JUST how accessible is Sydney for someone confined to a wheelchair?

A recently retired wheelchair tennis champion, David Hall, accompanied the Herald on a day trip to the central business district, braving Sydney’s much-maligned public transport system and crowded public spaces.

The journey began at the Rockdale Plaza shopping centre. We strolled and rolled to the nearest station rather than brave the buses.

“I mostly drive, to be honest – you’re never quite sure what kind of bus is going to show up,” Hall said.

The train journey was easy: Rockdale station is wheelchair accessible and the CityRail staff had the ramp ready at both ends.

But at the Town Hall council chambers, things became interesting. It was closed to the 36-year-old.

A construction site stood where the disabled access point should have been. A construction worker shrugged his shoulders: “Dunno mate, not here, maybe ask a security guard or something.”

The security guard was asked, but no entry was found.

“It comes down to how far you’re willing to go to actually physically get in,” Hall said.

“Some places have two or three stairs and the question is, ‘Am I going to physically get out, get on the ground and lift my chair up those two stairs and then physically jump back in?”‘

We decided to catch a movie at Market City. “Two sets of stairs, two inaccessible escalators and no signs indicating disability access,” Hall said. “This is where the investigation begins – you become a bit of a lift detective, trying to sniff your way in.”

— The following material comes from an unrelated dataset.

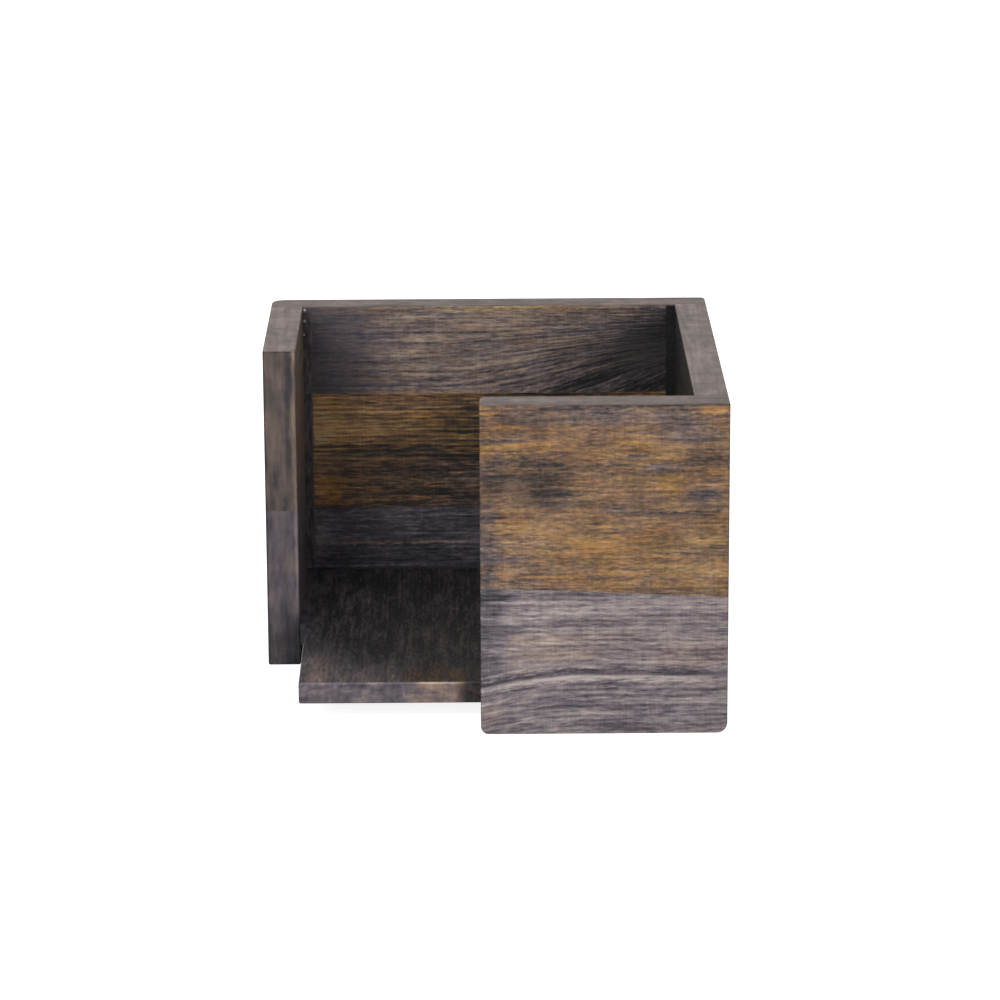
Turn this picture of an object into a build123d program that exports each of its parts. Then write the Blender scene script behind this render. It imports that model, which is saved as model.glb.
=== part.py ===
from build123d import *
import os

# An open-topped wooden napkin box whose front left corner is left open for the fingers.
#
# X runs left to right, Y from the front to the back and Z up. The origin is the centre of the
# box's footprint, on the surface that it stands on. All sizes are in millimetres.
#
# Each board is glued up from staves. The boards meet in butt joints on blind fluted dowels:
# the back board covers the ends of both side walls, the front board covers the front end of
# the right wall, and the base board sits between them, clear of the surface below.

# Overall size
box_width = 200.0  # outer face of the left wall to outer face of the right wall
box_depth = 200.0  # outer face of the front board to outer face of the back board
wall_height = 145.0

# Boards
board_thickness = 14.5  # walls, front board and back board
left_wall_reach = 101.0  # back of the box to the front end of the short left wall
front_board_width = 105.0  # right side of the box to the open edge of the front board
base_thickness = 9.5
base_lift = 9.5  # surface below to the underside of the base
base_set_back = 2.4  # strip left off the base's open side, ahead of the left wall

# Rounding of the corners and easing of the edges
back_left_radius = 6.0
back_right_radius = 2.5
front_top_radius = 2.2
front_low_left_radius = 3.4
front_low_right_radius = 4.6
edge_ease = 0.8

# Glue lines, as heights above the surface below
back_seams = [49.0, 71.0, 103.5]
left_seams = [71.7]
right_seams = [42.0, 98.0]
front_seam_at_open_edge = 65.3
front_seam_at_right_side = 60.7

# Glue lines of the base, as places across the box
base_seams = [-38.5, 6.0, 46.5]

# Dowels in the upright joints
corner_dowel_diameter = 6.0
corner_dowel_length = 30.0
corner_dowel_count = 3
corner_dowel_low_margin = 31.0  # surface below to the lowest dowel
corner_dowel_top_margin = 21.0  # highest dowel to the top of the box

# Dowels round the base
base_dowel_diameter = 5.0
base_dowel_length = 25.0
base_dowel_margin = 20.0  # first and last dowel to the ends of the joint
base_dowel_count = 2  # along each edge of the base

# What the dowels have in common
dowel_cover = 5.0  # wood left outside the tip of a dowel in the covering board
dowel_chamfer = 0.6
dowel_clearance = 0.05  # all round, for the glue
dowel_tip_gap = 1.0  # beyond each tip, for the glue
flute_count = 8
flute_depth = 0.35

# Places that follow from the sizes
left, right = -box_width / 2, box_width / 2
front, back = -box_depth / 2, box_depth / 2
well_left, well_right = left + board_thickness, right - board_thickness
well_front, well_back = front + board_thickness, back - board_thickness
open_side = right - front_board_width  # open edge of the front board
open_end = back - left_wall_reach  # front end of the left wall
base_edge = well_left + base_set_back
base_middle = base_lift + base_thickness / 2
left_middle, right_middle = left + board_thickness / 2, right - board_thickness / 2
tip_depth = board_thickness - dowel_cover  # depth of a dowel in the covering board


def spread(first, last, count):
    """Evenly spaced places from first to last."""
    return [first + (last - first) * step / (count - 1) for step in range(count)]


def base_places(start, end):
    """Places of the base's dowels along a joint from start to end."""
    return spread(start + base_dowel_margin, end - base_dowel_margin, base_dowel_count)


def round_corners(sketch, radii):
    """Round corners of a sketch, each given by its place in the sketch's own plane."""
    for place, radius in radii.items():
        fillet(sketch.vertices().sort_by_distance(place)[0], radius)


def is_sharp(edge, faces):
    """Whether an edge is an outer arris: its faces turn by an angle and don't meet in a hollow."""
    normals = [face.normal_at(edge @ 0.5) for face in faces if edge in face.edges()]
    return len(normals) == 2 and normals[0].get_angle(normals[1]) > 5 and not edge.is_interior


def bounds_step(edge):
    """Whether an edge bounds the step behind the front board's rounded low right corner."""
    place = edge @ 0.5
    low_right = place.X > right - front_low_right_radius and place.Z < front_low_right_radius
    return low_right and abs(place.Y - well_front) < edge_ease / 10


def flute_point(radius, step):
    """A corner of a dowel's outline, which lies on a ridge and in a flute by turns."""
    return Vector(radius - flute_depth * (step % 2), 0).rotate(Axis.Z, 180 / flute_count * step)


def fluted_dowel(diameter, length):
    """A dowel with V-shaped flutes and chamfered tips, its joint at Z 0 and its long end upwards."""
    ridge = diameter / 2
    tip = ridge - dowel_chamfer
    low, high = -tip_depth, length - tip_depth
    with BuildPart() as dowel:
        for height, radius in [
            (low, tip),
            (low + dowel_chamfer, ridge),
            (high - dowel_chamfer, ridge),
            (high, tip),
        ]:
            with BuildSketch(Plane.XY.offset(height)):
                with BuildLine():
                    Polyline([flute_point(radius, step) for step in range(2 * flute_count)], close=True)
                make_face()
        loft(ruled=True)
    return dowel.part


def bore(joints, diameter, length):
    """Drill both boards of a joint for its dowels, inside the block of the board being made."""
    with Locations(*joints):
        with Locations((0, 0, -tip_depth - dowel_tip_gap)):
            Cylinder(
                diameter / 2 + dowel_clearance,
                length + 2 * dowel_tip_gap,
                align=(Align.CENTER, Align.CENTER, Align.MIN),
                mode=Mode.SUBTRACT,
            )


def write(piece, name):
    """Label a finished piece and write it to its own file."""
    piece.part.label = name
    export_step(piece.part, f"parts/{name}.step")


# Where the dowels stand: on the joint face, with Z into the board that butts against it
dowel_heights = spread(corner_dowel_low_margin, wall_height - corner_dowel_top_margin, corner_dowel_count)
corner_joints = {
    "back_left_dowels": [
        Plane((left_middle, well_back, height), z_dir=(0, -1, 0)) for height in dowel_heights
    ],
    "back_right_dowels": [
        Plane((right_middle, well_back, height), z_dir=(0, -1, 0)) for height in dowel_heights
    ],
    "front_right_dowels": [
        Plane((right_middle, well_front, height), z_dir=(0, 1, 0)) for height in dowel_heights
    ],
}
base_joints = {
    "base_left_dowels": [
        Plane((well_left, place, base_middle), z_dir=(1, 0, 0))
        for place in base_places(open_end, well_back)
    ],
    "base_right_dowels": [
        Plane((well_right, place, base_middle), z_dir=(-1, 0, 0))
        for place in base_places(well_front, well_back)
    ],
    "base_back_dowels": [
        Plane((place, well_back, base_middle), z_dir=(0, -1, 0))
        for place in base_places(well_left, well_right)
    ],
    "base_front_dowels": [
        Plane((place, well_front, base_middle), z_dir=(0, 1, 0))
        for place in base_places(open_side, well_right)
    ],
}
all_corner_joints = [joint for row in corner_joints.values() for joint in row]
all_base_joints = [joint for row in base_joints.values() for joint in row]

os.makedirs("parts", exist_ok=True)

# The four upright boards, joined and sanded as one before they are told apart at their seams
with BuildPart() as uprights:
    with BuildSketch() as walls_plan:
        with BuildLine():
            Polyline(
                (left, open_end),
                (well_left, open_end),
                (well_left, well_back),
                (well_right, well_back),
                (well_right, well_front),
                (right, well_front),
                (right, back),
                (left, back),
                close=True,
            )
        make_face()
        round_corners(walls_plan, {(left, back): back_left_radius, (right, back): back_right_radius})
    extrude(amount=wall_height)
    with BuildSketch(Plane.XZ.offset(-well_front)) as front_elevation:
        with BuildLine():
            Polyline((open_side, 0), (right, 0), (right, wall_height), (open_side, wall_height), close=True)
        make_face()
        round_corners(
            front_elevation,
            {
                (open_side, 0): front_low_left_radius,
                (right, 0): front_low_right_radius,
                (open_side, wall_height): front_top_radius,
            },
        )
    extrude(amount=board_thickness)
    outer_faces = uprights.faces()
    sharp_edges = [edge for edge in uprights.edges() if is_sharp(edge, outer_faces)]
    fillet([edge for edge in sharp_edges if not bounds_step(edge)], edge_ease)
    bore(all_corner_joints, corner_dowel_diameter, corner_dowel_length)
    bore(all_base_joints, base_dowel_diameter, base_dowel_length)

# The base board, narrower ahead of the left wall, with its open edges eased
with BuildPart() as base:
    with BuildSketch(Plane.XY.offset(base_lift)):
        with BuildLine():
            Polyline(
                (base_edge, well_front),
                (well_right, well_front),
                (well_right, well_back),
                (well_left, well_back),
                (well_left, open_end),
                (base_edge, open_end),
                close=True,
            )
        make_face()
    extrude(amount=base_thickness)
    front_edges = base.faces().filter_by(Axis.Y).sort_by(Axis.Y)[0].edges()
    side_edges = base.faces().filter_by(Axis.X).sort_by(Axis.X)[1].edges()
    corner_edge = front_edges.filter_by(Axis.Z).sort_by(Axis.X)[0]
    fillet([corner_edge, *front_edges.filter_by(Axis.X), *side_edges.filter_by(Axis.Y)], edge_ease)
    bore(all_base_joints, base_dowel_diameter, base_dowel_length)


def write_staves(board, face, thickness, ends, seams, names):
    """Part a board at its glue lines, drawn on its face, and write each stave from the bottom up.

    Each glue line is given by its heights at the two ends of the face.
    """
    for low, high, name in zip(seams, seams[1:], names):
        with BuildPart() as stave:
            add(board)
            with BuildSketch(face):
                with BuildLine():
                    Polyline(
                        (ends[0], low[0]),
                        (ends[1], low[1]),
                        (ends[1], high[1]),
                        (ends[0], high[0]),
                        close=True,
                    )
                make_face()
            extrude(amount=thickness, mode=Mode.INTERSECT)
        write(stave, name)


def level(heights, low, high):
    """Glue lines that run level from end to end, between the two edges of a board."""
    return [(height, height) for height in [low, *heights, high]]


write_staves(
    uprights.part,
    Plane.XZ.offset(-back),
    board_thickness,
    (left, right),
    level(back_seams, 0, wall_height),
    [
        "back_board_bottom_stave",
        "back_board_lower_stave",
        "back_board_upper_stave",
        "back_board_top_stave",
    ],
)
write_staves(
    uprights.part,
    Plane.YZ.offset(left),
    board_thickness,
    (open_end, well_back),
    level(left_seams, 0, wall_height),
    ["left_wall_lower_stave", "left_wall_upper_stave"],
)
write_staves(
    uprights.part,
    Plane.YZ.offset(well_right),
    board_thickness,
    (well_front, well_back),
    level(right_seams, 0, wall_height),
    ["right_wall_lower_stave", "right_wall_middle_stave", "right_wall_upper_stave"],
)
write_staves(
    uprights.part,
    Plane.XZ.offset(-well_front),
    board_thickness,
    (open_side, right),
    [(0, 0), (front_seam_at_open_edge, front_seam_at_right_side), (wall_height, wall_height)],
    ["front_board_lower_stave", "front_board_upper_stave"],
)
write_staves(
    base.part,
    Plane((0, 0, base_lift), x_dir=(0, -1, 0), z_dir=(0, 0, 1)),
    base_thickness,
    (front, back),
    level(base_seams, well_left, well_right),
    ["base_left_stave", "base_inner_left_stave", "base_inner_right_stave", "base_right_stave"],
)

corner_dowel = fluted_dowel(corner_dowel_diameter, corner_dowel_length)
for row_name, joints in corner_joints.items():
    with BuildPart() as dowels:
        with Locations(*joints):
            add(corner_dowel)
    write(dowels, row_name)

base_dowel = fluted_dowel(base_dowel_diameter, base_dowel_length)
for row_name, joints in base_joints.items():
    with BuildPart() as dowels:
        with Locations(*joints):
            add(base_dowel)
    write(dowels, row_name)
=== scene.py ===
from math import cos, sin
from random import Random

import bmesh
import bpy
from mathutils import Matrix, Vector, noise as field


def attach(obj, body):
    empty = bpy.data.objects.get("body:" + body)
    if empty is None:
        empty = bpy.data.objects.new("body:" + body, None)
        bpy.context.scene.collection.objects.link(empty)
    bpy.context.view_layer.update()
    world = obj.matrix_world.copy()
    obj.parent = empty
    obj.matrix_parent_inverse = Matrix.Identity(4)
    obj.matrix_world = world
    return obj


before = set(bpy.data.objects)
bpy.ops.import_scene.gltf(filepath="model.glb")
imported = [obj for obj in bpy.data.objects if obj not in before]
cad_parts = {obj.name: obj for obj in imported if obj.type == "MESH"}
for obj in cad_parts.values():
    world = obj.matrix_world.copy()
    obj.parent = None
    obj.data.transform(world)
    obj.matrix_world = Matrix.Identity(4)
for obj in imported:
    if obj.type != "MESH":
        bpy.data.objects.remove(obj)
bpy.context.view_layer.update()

# Places on the box, in millimetres
WALL_HEIGHT = 145.0
WELL = 85.5  # middle of the box to the inner face of each wall
OUTSIDE = 100.0  # middle of the box to the outer face of each wall
OPEN_END = -1.0  # front end of the left wall
LEFT_SEAM = 71.7  # height of the left wall's glue line
FRONT_MIDDLE = 47.5  # middle of the front board, across the box
FRONT_REACH = 52.5  # middle of the front board to each of its edges
BASE_FRONT = -85.5  # front edge of the base
BASE_REACH = 83.1  # middle of the box to the base's open side
BASE_TOP = 19.0

# Sizes of the features in each layer of grain, in millimetres along, across and through a board
SWAY = (90, 22, 30)
FINE_LINES = (4, 0.95, 2.5)
BANDS = (32, 2.3, 8)
DRIFTS = (22, 9, 14)
PORES = (9, 1.1, 3)
WARM_STREAKS = (14, 1.7, 8)
WARM_DRIFTS = (26, 14, 14)
RUST_STREAKS = (20, 5, 12)
TOP_STREAKS = (26, 9, 2.2)
SCRATCHES = (8, 1.0, 6)  # across, along and through the board

RING_TURN = 2.8  # turn of the even lines' wave for each millimetre across the grain
SEED_SHIFT = (7.31, 3.77, 5.13)  # how far each step of a seed moves the noise
SEEDS_PER_STAVE = 20  # numbers kept for the layers of noise in one stave

# Glue beads in the corner of the left wall and the back board: height above the table and radius
GLUE_BEADS = [(143.0, 0.85), (138.0, 0.75), (131.6, 0.5)]

AMBIENT = 0.42  # light on the wood from all round, where white is 1
FLOOR_GLOW = 0.85  # glow that makes the floor white to the camera
FLOOR_RADIUS = 9.0  # metres

# The camera's place in metres, its angles in radians and its lens in millimetres
CAMERA_PLACE = (-0.00778, -1.79124, 0.57572)
PITCH, YAW, ROLL = 0.2721, 0.0067, -0.0048
FOCAL_LENGTH = 150.68


def tint(red, green, blue):
    """A colour as it looks on a screen, turned into linear light."""
    return tuple((level / 255) ** 2.2 for level in (red, green, blue)) + (1.0,)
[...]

Eventually we found the lift – a service lift tucked inside the overcrowded markets.

Yum cha was next, but our stomachs remained empty. The restaurant was impenetrable; they all were.

“China Town has some issues with accessibility,” Hall said. “It’s a shame – I really like yum cha.”

Beaten but unbowed, we called it a day – Hall had tennis prodigies to coach.

“I’ve been fortunate to travel around the world through tennis and Sydney isn’t too bad,” he said before rolling into a wheelchair-accessible taxi.

“Not as bad as Europe, not as good as America.”